- Born: 1929 Greenfield, Iowa, U.S.
- Died: 2023 (aged 93–94)
- Education: Iowa State University Virginia Tech Harvard University University of Melbourne
- Known for: Research on speciation, especially sympatric speciation in the apple maggot fruit fly, Rhagoletis pomonella
- Awards: Guggenheim Fellowship (1977) John Hannah Distinguished Professor (1981) Fellow of the American Academy of Arts & Sciences (2001)
- Scientific career
- Fields: Evolutionary biology, Entomology
- Workplaces: University of Texas, Austin Michigan State University
- Doctoral advisor: Ernst Mayr (implied)

= Guy Louis Bush =

American evolutionary biologist (1929–2023)

Guy Louis Bush (1929–2023) was an evolutionary biologist, entomologist, and John Hannah Distinguished Professor at Michigan State University. He was also the first director of MSU's Graduate Program in Ecology, Evolution, and Behavior. Bush is best known for his research on the process of speciation, especially for his evidence of sympatric speciation in the apple maggot fruit fly, Rhagoletis pomonella, which shifted from using its native host, hawthorn tree, to using the domesticated apple tree in the last 150-200 years.

== Early life and education ==
Bush was born in 1929 in Greenfield, Iowa, where his father worked for the US Department of Agriculture (USDA). Bush spent formative years in Brazil, attending high school in Rio de Janeiro and spending a summer working at a lab in the Brazilian interior. He did his undergraduate studies at Iowa State University, obtaining a degree in entomology in 1953. He then served in US Army Medical Service Corps, followed by entomological research at a USDA laboratory in Mexico City from 1955 to 1957. Bush obtained a master’s degree in entomology from Virginia Tech, followed by his Ph.D. in biology from Harvard University and a postdoctoral fellowship at the University of Melbourne.

== Career and research ==
Bush joined the faculty at the University of Texas, Austin, in 1966. Many of his summers were spent doing field work in Door County, Wisconsin, where he and his students studied the fruit flies (family Tephritidae) that live in the localorchards. He moved to MSU in 1981, retiring from there in 2001. In 1987, Bush became the inaugural director of the graduate program in Ecology and Evolutionary Biology at MSU.
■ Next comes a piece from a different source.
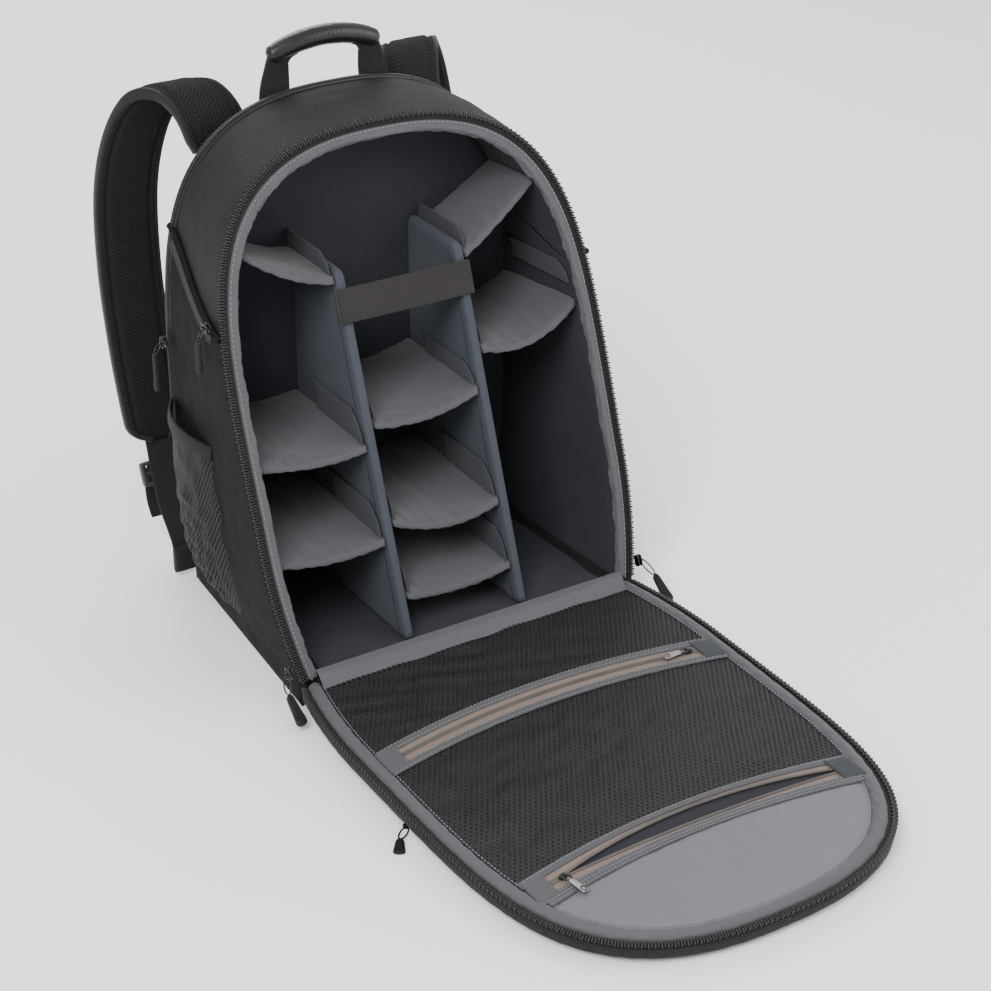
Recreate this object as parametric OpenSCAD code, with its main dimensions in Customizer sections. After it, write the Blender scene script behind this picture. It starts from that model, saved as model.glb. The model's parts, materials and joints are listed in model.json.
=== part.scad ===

While at Harvard, Bush described several species in the genus of fruit flies, Rhagoletis. He began to focus on the process of speciation, rather than the description of species, when he met Ernst Mayr, who was then the leading authority on speciation, during Bush's doctoral studies at Harvard. While Mayr was skeptical of the possibility of sympatric speciation, Bush’s research on the apple maggot fruit fly is considered to provide a particularly strong case for that process, one that continues to be built upon by later workers. Specifically, Bush reasoned that phytophagous insects that both consume and reproduce on specific host plants provide opportunities for speciation without strict geographical isolation (as in allopatric speciation) because, as the insects adapt to feeding on a new host plant, they are also more likely to mate with other members of their species that prefer that new host.
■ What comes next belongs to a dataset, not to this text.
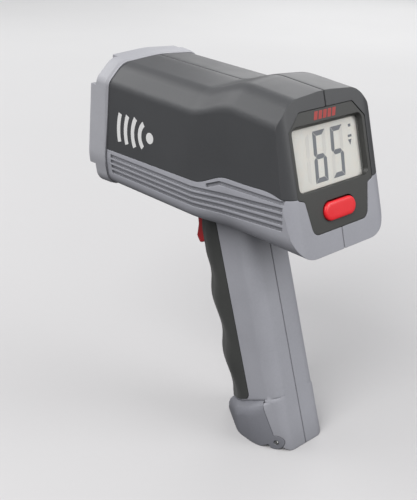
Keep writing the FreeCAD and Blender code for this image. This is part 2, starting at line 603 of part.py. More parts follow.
def build_display():
    plate = plate_slab(0, PLATE_SINK, PLATE_T).fuse(plate_slab(0.75, WALL + 0.08, 1.3))
    mouth_rows = [(PLATE_SINK - 1, 3.4), (LCD_DEPTH + 1, -0.3)]
    mouth = []
    for depth, grow in mouth_rows:
        half, low, high = LCD_HALF + grow, LCD_LOW - 0.3 * grow, LCD_HIGH + grow
        points = [(-half, low), (half, low), (half, high), (-half, high)]
        mouth.append(rounded_loop(points, [MOUTH_ROUND + grow * 0.3] * 4, on_rear(depth)))
    plate = plate.cut(Part.makeLoft(mouth, True, True))
    seat = rear_box(LCD_HALF + 1.2, LCD_LOW - 1.2, LCD_HIGH + 1.2, 2.5, 3)
    plate = plate.cut([seat, pill(0.35, -4, 12)])
    keep("display_bezel", plate)
    keep("display_window", rear_box(LCD_HALF + 1.1, LCD_LOW - 1.1, LCD_HIGH + 1.1, 2.55, 1.15, 1.0))
    keep("lcd_panel", rear_box(LCD_HALF + 1.6, LCD_LOW - 2.4, LCD_HIGH + 2.4, LCD_DEPTH + 0.02, 2.2))
    room = BOARD_DEPTH - LCD_DEPTH
    frame = rear_box(LCD_HALF + 2.9, LCD_LOW - 3.5, LCD_HIGH + 3.5, LCD_DEPTH + 0.02, room - 0.04)
    spots = [(x, up) for x in (-20.0, 20.0) for up in (LCD_LOW - 4.9, LCD_HIGH + 3.9)]
    frame = frame.fuse([rear_rod(x, up, LCD_DEPTH + 3.4, BOARD_DEPTH - 0.02, 1.9) for x, up in spots])
    frame = frame.cut(rear_box(LCD_HALF + 1.7, LCD_LOW - 2.5, LCD_HIGH + 2.5, 3, 9))
    keep("lcd_frame", frame.cut([rear_rod(x, up, LCD_DEPTH, BOARD_DEPTH + 1, SCREW_BORE) for x, up in spots]))
    strips = []
    for up in (LCD_LOW - 1.4, LCD_HIGH + 1.4):
        strips.append(rear_box(LCD_HALF, up - 0.9, up + 0.9, LCD_DEPTH + 2.24, room - 2.26))
    keep("zebra_connectors", *strips)
    board = rear_box(27.5, 13.4, 69.0, BOARD_DEPTH, BOARD_T, 1.5)
    board = board.cut([rear_rod(x, up, 5, 20, SCREW_BORE) for x, up in spots])
    keep("display_board", board)
    screws = []
    for x, up in spots:
        low = BOARD_DEPTH + BOARD_T
        screws.append(rear_rod(x, up, low, low + 1.4, 2.0).fuse(rear_rod(x, up, low - 4.5, low + 0.1, 1.1)))
    keep("display_board_screws", *screws)
    behind = BOARD_DEPTH + BOARD_T
    keep("display_driver_chips", rear_box(6, 41, 53, behind, 1.5), rear_box(2.5, 26, 31, behind, 1.2, 0, 12))

    button = pill(0, -BUTTON_PROUD, BUTTON_PROUD + 4.0).fuse(pill(0.85, 3.95, 1.0))
    button = button.fuse(rear_rod(0, BUTTON_UP, 4.9, 6.1, 2.6))
    keep("power_button", button)
    keep("power_switch_plunger", rear_rod(0, BUTTON_UP, 6.12, 8.3, 1.7))
    body = rear_box(3.2, BUTTON_UP - 3.2, BUTTON_UP + 3.2, 7.4, BOARD_DEPTH - 7.4, 0.4)
    keep("power_switch", body.cut(rear_rod(0, BUTTON_UP, 6, 9.6, 1.76)))


# ---------------------------------------------------------------- the main board
def build_main_board():
    low, top = MAIN_BOARD_Z, MAIN_BOARD_Z + BOARD_T
    board = box(-28, 28, -16, 32.5, low, top)
    places = [(sign * x, y) for sign in (-1, 1) for x, y in STANDOFFS]
    board = board.cut([rod(V(x, y, low - 1), V(x, y, top + 1), 1.25) for x, y in places])
    keep("main_board", board)
    screws = []
    for x, y in places:
        head = rod(V(x, y, top), V(x, y, top + 1.5), 2.3)
        screws.append(head.fuse(rod(V(x, y, low - 6), V(x, y, top + 0.1), 0.98)))
    keep("main_board_screws", *screws)
    chips = [
        box(-6, 6, 4, 16, top, top + 1.6),
        box(-16, -10, -6, 2, top, top + 1.4),
        box(10, 15, -8, 0, top, top + 1.4),
        box(-14, -9, 18, 24, top, top + 1.3),
        box(9, 20, 12, 17, top, top + 3.4),
    ]
    keep("main_board_chips", *chips)
    sizes = ((-18, 12, 3.2, 8), (0, -9, 4, 10), (0, 24, 3.2, 7))
    cans = [rod(V(x, y, top), V(x, y, top + tall), r) for x, y, r, tall in sizes]
    keep("main_board_capacitors", *cans)


# ---------------------------------------------------------------- trigger and its switch
def build_trigger():
    points = [
        (45.6, 128.6),
        (54.0, 128.9),
        (63.4, 130.2),
        (65.2, 124.5),
        (62.8, 113.0),
        (64.0, 104.8),
        (61.0, TRIGGER_LOW),
        (54.2, 104.0),
        (47.0, 111.6),
        (46.6, 116.0),
        (45.6, 121.0),
    ]
    radii = [2.2, 3.0, 0.9, 8.0, 9.0, 1.6, 1.6, 6.0, 1.4, 4.0, 2.5]
    blade = side_prism(points, radii, -TRIGGER_HALF, TRIGGER_HALF)
    edges = [e for e in blade.Edges if e.BoundBox.XLength < 1e-6 and e.BoundBox.YMin > 53.5]
    blade = blade.makeFillet(0.8, edges)
    keep("trigger", blade.cut(cross_rod(-10, 10, TRIGGER_Y, TRIGGER_Z, TRIGGER_PIN_R + 0.06)))
    keep("trigger_pin", cross_rod(-9.6, 9.6, TRIGGER_Y, TRIGGER_Z, TRIGGER_PIN_R - 0.01))
    switch = box(-5.2, 5.2, 36.8, 44.4, 109.4, 120.6)
    switch = switch.cut(rod(V(0, 40.5, PLUNGER_Z), V(0, 46, PLUNGER_Z), PLUNGER_R + 0.06))
    keep("trigger_switch", switch)
    keep("trigger_switch_plunger", rod(V(0, 42.9, PLUNGER_Z), V(0, 46.55, PLUNGER_Z), PLUNGER_R))
    spring = cross_rod(-TRIGGER_HALF - 0.55, -TRIGGER_HALF - 0.05, TRIGGER_Y, TRIGGER_Z, 2.3)
    keep("trigger_spring", spring.cut(cross_rod(-20, 20, TRIGGER_Y, TRIGGER_Z, 1.6)))


# ---------------------------------------------------------------- power: tube, cells, contacts, door
def build_battery_bay():
    tube = rod(on_axis(TUBE_LOW), on_axis(TUBE_HIGH), TUBE_OUT).cut(rod(on_axis(0), on_axis(140), TUBE_IN))
    keep("battery_tube", tube)
    for name, start in (("battery_lower", CELL_START), ("battery_upper", CELL_START + CELL_LENGTH + 0.02)):
        can = rod(on_axis(start), on_axis(start + CELL_LENGTH - CELL_NUB), CELL_R)
        nub = rod(on_axis(start + 1), on_axis(start + CELL_LENGTH), 3.2)
        keep(name, can.fuse(nub))
    top = CELL_START + 2 * CELL_LENGTH + 0.06
    plate = rod(on_axis(top), on_axis(top + 0.5), 9.0)
    tab = rod(on_axis(top + 0.4), on_axis(top + 2.0), 1.6)
    keep("battery_top_contact", plate.fuse(tab))


def build_door():
    outer = shoe_body().common(below_shoe_plane(SEAM / 2)).common(ahead_of_hinge_line(0.0))
    hollow = shoe_body(WALL).common(box(-60, 60, -60, 60, WALL + 0.2, 60))
    mouth = handle_body(GRIP_T + GRIP_WALL + 0.8).common(box(-40, 40, -60, 60, 9, 60))
    cell_bay = rod(on_axis(9), on_axis(60), CELL_R + 0.9)
    knuckle = cross_rod(KNUCKLE_IN, KNUCKLE_IN + KNUCKLE_OUT, HINGE_Y, HINGE_Z, KNUCKLE_R)
    knuckles = [knuckle, mirrored(knuckle)]
    door = outer.cut(hollow.cut(knuckles)).cut([mouth, cell_bay, hinge_relief()])
    for side in (-1, 1):
        inner, far = KNUCKLE_IN, KNUCKLE_OUT + 0.25
        x0, x1 = (inner, far) if side > 0 else (-far, -inner)
        door = door.cut(cross_rod(x0, x1, HINGE_Y, HINGE_Z, KNUCKLE_R + 0.35))
        door = door.cut(box(x0, x1, HINGE_Y - 8, HINGE_Y, -1, HINGE_Z))
    door = door.cut(cross_rod(-30, 30, HINGE_Y, HINGE_Z, HINGE_PIN_R + 0.06))
    keep("battery_door", max(door.Solids, key=lambda s: s.Volume))
    pin = cross_rod(KNUCKLE_IN + 0.15, HINGE_PIN_END, HINGE_Y, HINGE_Z, HINGE_PIN_R - 0.01)
    keep("door_hinge_pins", pin, mirrored(pin))
    peak, floor = on_axis(CELL_START - 0.12), WALL + 0.22
    points = [(-15, floor), (-12.6, floor), (peak.y, peak.z - 0.9), (5.6, floor), (12, floor)]
    upper = [(y, z + 0.5) for y, z in points]
    strip = side_prism(points + upper[::-1], [0] * 10, -4, 4)
    keep("battery_spring_contact", strip)


def main():
    os.makedirs("parts", exist_ok=True)
    build_shells()
    build_grip()
    build_screws()
    build_front()
    build_display()
    build_main_board()
    build_trigger()
    build_battery_bay()
    build_door()
    for name, shape in SOLIDS.items():
        state = "valid" if shape.isValid() else "BROKEN"
        print(f"{name:26s} {len(shape.Solids)} solid(s) {shape.Volume / 1000:8.2f} cm3 {state}")
        shape.exportStep(f"parts/{name}.step")


if __name__ == "__main__":
    main()
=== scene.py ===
"""Looks of the speed radar gun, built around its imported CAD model. Metres, in the CAD row frame."""

import json
import math

import bmesh
import bpy
from mathutils import Matrix, Vector
from mathutils.bvhtree import BVHTree

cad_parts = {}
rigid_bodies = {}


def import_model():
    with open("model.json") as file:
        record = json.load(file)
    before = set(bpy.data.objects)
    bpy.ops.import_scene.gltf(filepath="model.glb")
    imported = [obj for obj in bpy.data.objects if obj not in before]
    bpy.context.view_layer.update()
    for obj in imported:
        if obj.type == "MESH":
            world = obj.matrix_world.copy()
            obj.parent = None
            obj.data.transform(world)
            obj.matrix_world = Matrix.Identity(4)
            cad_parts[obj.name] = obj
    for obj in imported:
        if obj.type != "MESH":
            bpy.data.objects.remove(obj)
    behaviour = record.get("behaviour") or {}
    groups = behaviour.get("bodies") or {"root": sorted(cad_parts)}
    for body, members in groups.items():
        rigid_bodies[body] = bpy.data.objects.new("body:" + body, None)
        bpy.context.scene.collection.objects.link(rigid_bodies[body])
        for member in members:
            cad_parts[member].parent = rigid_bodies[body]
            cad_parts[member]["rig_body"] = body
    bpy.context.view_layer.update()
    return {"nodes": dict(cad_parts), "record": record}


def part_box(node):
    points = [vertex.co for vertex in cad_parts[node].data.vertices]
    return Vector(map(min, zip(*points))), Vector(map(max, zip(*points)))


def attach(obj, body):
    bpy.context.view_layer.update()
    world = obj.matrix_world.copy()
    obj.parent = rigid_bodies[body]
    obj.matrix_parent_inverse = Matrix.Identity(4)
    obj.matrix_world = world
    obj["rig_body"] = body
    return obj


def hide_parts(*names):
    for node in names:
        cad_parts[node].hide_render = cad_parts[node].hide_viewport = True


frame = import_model()
MM = 0.001


# ---------------------------------------------------------------- camera and light
def make_camera():
    data = bpy.data.cameras.new("camera")
    data.lens = 62.55
    data.sensor_width = 36.0
    data.clip_start, data.clip_end = 0.02, 60.0
    camera = bpy.data.objects.new("camera", data)
    bpy.context.scene.collection.objects.link(camera)
    forward = Vector((0.6300, 0.6611, -0.4075)).normalized()
    right = Vector((0.7327, -0.6799, 0.0297)).normalized()
    up = right.cross(forward).normalized()
    right = forward.cross(up).normalized()
    turn = Matrix((right, up, -forward)).transposed().to_4x4()
    camera.matrix_world = Matrix.Translation((-0.3386, -0.2953, 0.3133)) @ turn
    bpy.context.scene.camera = camera


def area_light(name, place, target, size, power, colour=(1, 1, 1)):
    data = bpy.data.lights.new(name, "AREA")
    data.shape = "RECTANGLE"
    data.size, data.size_y = size
    data.energy = power
    data.color = colour
    light = bpy.data.objects.new(name, data)
    light.location = place
    light.rotation_mode = "QUATERNION"
    light.rotation_quaternion = (Vector(target) - Vector(place)).to_track_quat("-Z", "Y")
    bpy.context.scene.collection.objects.link(light)
    return light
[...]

On his death in 2023, Kay Holekamp, a behavioral ecologist and later director of the EEB program at MSU, said of Bush: "He was a real prince of a human being, super smart, and inspirational in his development of the Rhagoletis system to study sympatric speciation."  Bush authored over 100 scientific papers and, as of August 2024, has an h-index of 52.

== Honors ==
Bush received a Guggenheim Fellowship in 1977. In 1981, he was Vice President of the American Society of Naturalists, and President of the Society for the Study of Evolution. That same year, Bush was appointed as the John Hannah Distinguished Professor of Evolutionary Biology at MSU in 1981. He was a Visiting Fellow at All Souls College, Oxford, in 1990-1991, and in 2001, Bush was elected a Fellow of the American Academy of Arts & Sciences.